5A good example of a task that is not theoretically neutral in the sense discussed here is Milgram's (1963) obedience study. He asked his subjects to act as a teacher whose task was to help a learner by punishing the learner whenever the learner made a mistake. The punishment was delivered by pressing a key. From the perspective of a subject who is successfully deceived, a key-press response was an act to help the learner. However, it was an act to hurt or do harm to learner in terms of Milgram's (1963) perspective. In other words, it is not clear why Milgram's subjects obeyed the experimenter. Did they obey because they wanted to help the learner or did they obey because they succumbed to social pressure?

6 Speaking about experimental studies in social psychology, Greenwood (1982) puts forward the following argument.
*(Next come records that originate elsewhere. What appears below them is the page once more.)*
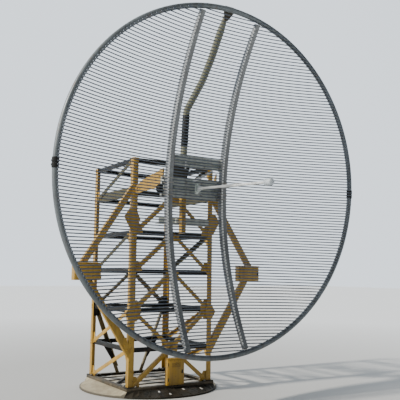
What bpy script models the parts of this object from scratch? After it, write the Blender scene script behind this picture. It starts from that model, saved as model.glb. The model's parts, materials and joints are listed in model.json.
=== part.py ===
"""Grid parabolic antenna on a square steel tower, standing on a round plinth.

Metres, +Z up. The origin is the centre of the plinth's underside and the reflector faces -Y.
The reflector's own pieces are built in the reflector's frame: vertex at zero, facing -Y, up +Z.
"""
import math

import bmesh
import bpy
from mathutils import Matrix, Vector

# Driving dimensions
SEAT = 0.0003
PLINTH_RADIUS = 1.00
PLINTH_EDGE_HEIGHT = 0.02
PLINTH_HEIGHT = 0.08
PLINTH_STEP = 5
APRON_RIDGE = 0.02
FRAME_HALF = 0.69
FRAME_BEAM_WIDTH = 0.08
FOOT_HEIGHT = 0.12
TOWER_HALF = 0.66
LEG_FLANGE = 0.08
LEG_THICKNESS = 0.010
LEVELS = (0.61, 1.135, 1.67, 2.20, 2.75, 3.215)
BEAM_HEIGHT = 0.06
HEAVY_BEAM = (2.715, 2.84)
SIDE_THICKNESS = 0.04
EDGE_WIDTH = 0.05
BRACE_WIDTH = 0.055
DEEP_VEE_FOOT = 0.20
CABINET = ((-0.10, -0.745, FOOT_HEIGHT + SEAT), (0.165, -0.665, 0.485))
OUTRIGGER_BOX = ((1.12, -0.73, 1.548), (1.485, -0.61, 1.778))
STRUT_DEPTH = 0.06
UPPER_STRUT_WIDTH = 0.10
UPPER_STRUT_SHIFT = 0.04
UPPER_STRUT_ROOT = (2.73, 2.87)
LOWER_STRUT_WIDTH = 0.11
LOWER_STRUT_SHIFT = -0.03
LOWER_STRUT_ROOT = (0.51, 0.70)
GUSSET_THICKNESS = 0.010
UPPER_GUSSET = ((0.785, 2.41), (0.71, 2.52), (0.60, 2.52), (0.535, 2.38), (0.62, 2.235), (0.67, 2.215))
LOWER_GUSSET = ((0.725, 1.10), (0.66, 1.20), (0.56, 1.17), (0.56, 1.03), (0.66, 0.99))

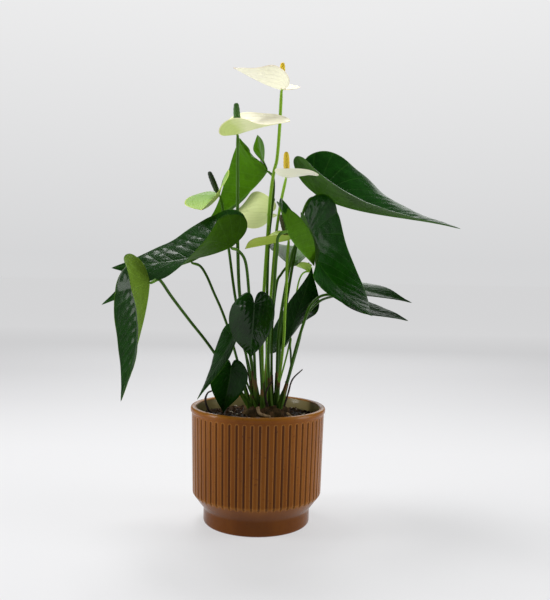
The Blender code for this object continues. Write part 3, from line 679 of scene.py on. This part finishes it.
# upper side, underside, veins, painted glow of the underside for light let through, and gloss where given
DEEP = (0.0050, 0.0330, 0.0015)
LEAF_TONES = {
    "leaf_01": ((0.030, 0.095, 0.003), (0.050, 0.150, 0.001), (0.110, 0.240, 0.006), 0.08, 0.06),
    "leaf_02": (DEEP, (0.030, 0.085, 0.002), (0.025, 0.075, 0.010), 0.05),
    "leaf_03": (DEEP, (0.060, 0.140, 0.015), (0.025, 0.075, 0.010), 0.05),
    "leaf_04": (DEEP, (0.110, 0.195, 0.018), (0.030, 0.080, 0.012), 0.06),
    "leaf_05": ((0.005, 0.040, 0.002), (0.040, 0.125, 0.004), (0.030, 0.105, 0.008), 0.0),
    "leaf_06": ((0.006, 0.046, 0.002), (0.040, 0.125, 0.004), (0.030, 0.115, 0.008), 0.0, 0.10),
    "leaf_07": (DEEP, (0.045, 0.125, 0.003), (0.050, 0.130, 0.025), 0.05),
    "leaf_08": (DEEP, (0.020, 0.060, 0.003), (0.020, 0.060, 0.008), 0.0),
    "leaf_09": (DEEP, (0.020, 0.060, 0.008), (0.020, 0.070, 0.008), 0.0, 0.5),
    "leaf_10": (DEEP, (0.060, 0.150, 0.012), (0.025, 0.075, 0.010), 0.03),
    "leaf_11": (DEEP, (0.012, 0.045, 0.004), (0.020, 0.060, 0.008), 0.0),
    "leaf_12": ((0.030, 0.105, 0.003), (0.045, 0.130, 0.004), (0.040, 0.115, 0.006), 0.05, 0.01),
    "leaf_13": ((0.010, 0.040, 0.006), (0.030, 0.070, 0.015), (0.030, 0.070, 0.020), 0.0),
    "leaf_14": ((0.010, 0.040, 0.006), (0.030, 0.070, 0.015), (0.030, 0.070, 0.020), 0.0),
}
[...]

That experimental studies in social psychology may be artificial (as a result of reducing the number of variables in the test situation in order to approximate a closed system) is logically not a weakness of the experimental approach. In fact, this type of artificiality of "isolation" (p. 233-235) is essential to the logic of experimentation. This argument is not inconsistent with the argument presented in the section, "Mimicry is not necessary." However, Greenwood (1982) also maintains that it is important for the validity of a causal-explanation proposition that the meaning and relationship significance found in the phenomenon to be explained ". . . be reproduced in isolation from its usual and various concomitants (p. 234)." Greenwood (1982) further suggests that this objective may not be met because of factors like the experimenter effects. Furthermore, in reducing the complexity of the situation, the experimenter may inadvertently be studying a different phenomenon. In other words, Greenwood (1982) seems to be quite close to Neisser's (1976) in regard to ecological validity. I think my rejoinders to the "ecological validity" argument still applies to Greenwood's (1982) position.